Филипп Филиппович прославился своими мемуарами. Писал он их для себя и для потомства, при жизни не публиковал, хотя любил зачитывать отрывки в разных компаниях. И вот, в своих записках он вспоминал, как живший в Демутовом трактире Чаадаев принимал гостей на особого рода возвышении, сидя в креслах, справа от которых был портрет Наполеона, а слева — Байрона. Между кадками с зеленью помещался портрет самого хозяина, со стихами Пушкина, сравнивавшими Петра Яковлевича с Брутом и Периклом. Злоязычие Вигеля известно, но с Чаадаевым у него были особые счеты.
Филипп Филиппович наябедничал на Петра Яковлевича митрополиту Серафиму.
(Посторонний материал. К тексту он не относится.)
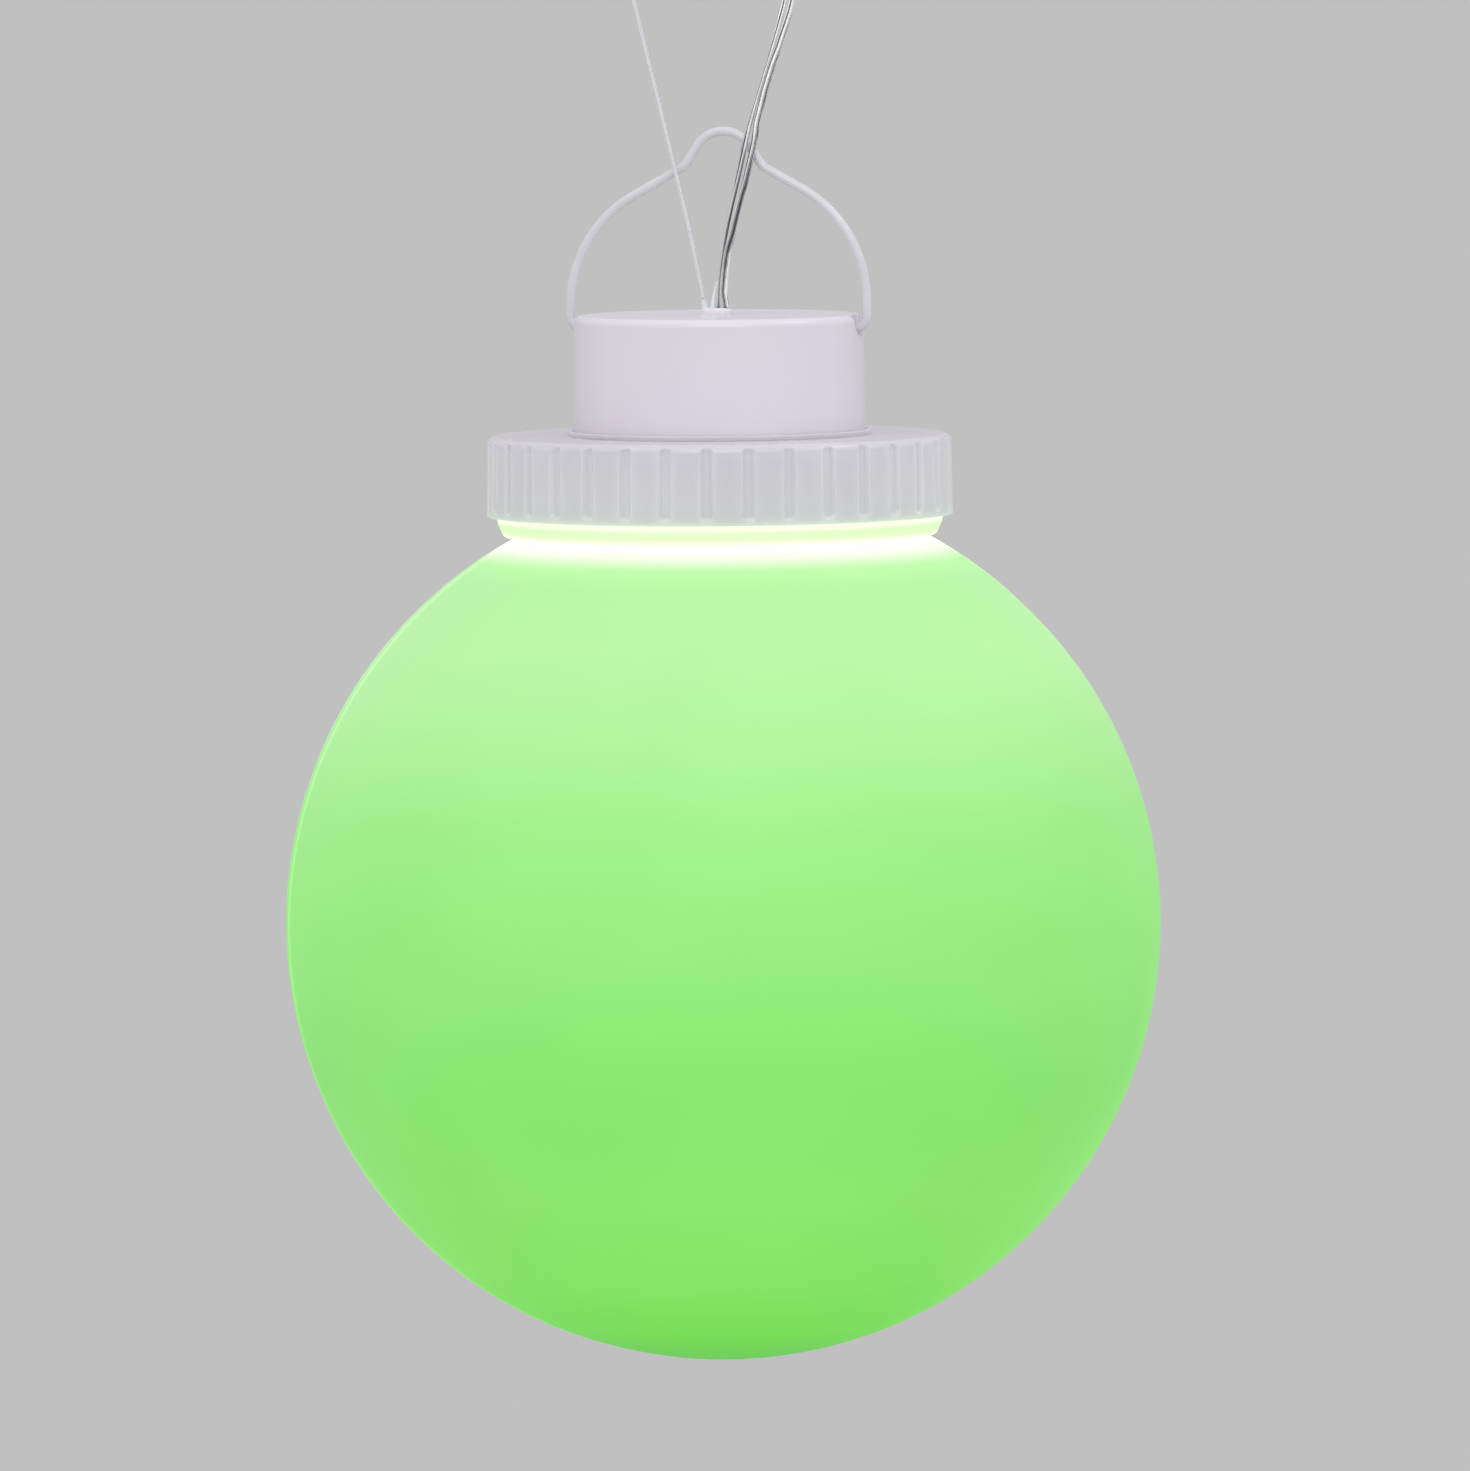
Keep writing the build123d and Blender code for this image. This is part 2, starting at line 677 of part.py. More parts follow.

Письмо в «Телескопе» было не подписано, под ним значилось: «Некрополис. 1829. 1 декабря». Разумеется, узнали бы автора и без Вигеля, но то, что тот немедленно выдал имя, заодно обвинив автора в тайном католицизме, представляется психологически любопытным.
Форменный донос владыке был, в сущности, непонятно, для чего сделан. Хотел ли Вигель выслужиться (он служил по департаменту иностранных вероисповеданий, был причастен, стало быть, к духовному ведомству)? Но на его дальнейшей карьере это никак не отразилось, а через два года он вовсе вышел в отставку. Было ли то искренним выражением патриотического чувства? Вигель писал: «Он отказывает нам во всем, ставит нас ниже дикарей Америки, говорит, что мы никогда не были христианами и в исступлении своем нападает даже на самую нашу наружность, в коей, наконец, видит бесцветность и немоту». Сам-то Вигель был из шведов, не столбовой дворянин, как Чаадаев.
Мы не задеваем существа труда Чаадаева, который, стремясь в просвещении быть с веком наравне, интерпретировал Ф. Ламенне и Ф. Шеллинга, строил свою концепцию обнаружения Божественного промысла в мировой истории, и выражения, подобные тому, что «мы составляем пробел в порядке разумного существования», могут быть правильно восприняты лишь в общем контексте.
Бессмысленным был донос или нет, а ведь кто мог знать, чем кончится. Могли бы Чаадаева, с его образованностью, в Усть-Сысольск или на Соловки. Низость Вигеля, разумеется, его личное свойство, но конкретное ее проявление станет более понятным, если видеть в двух антагонистах ягодки с одного поля.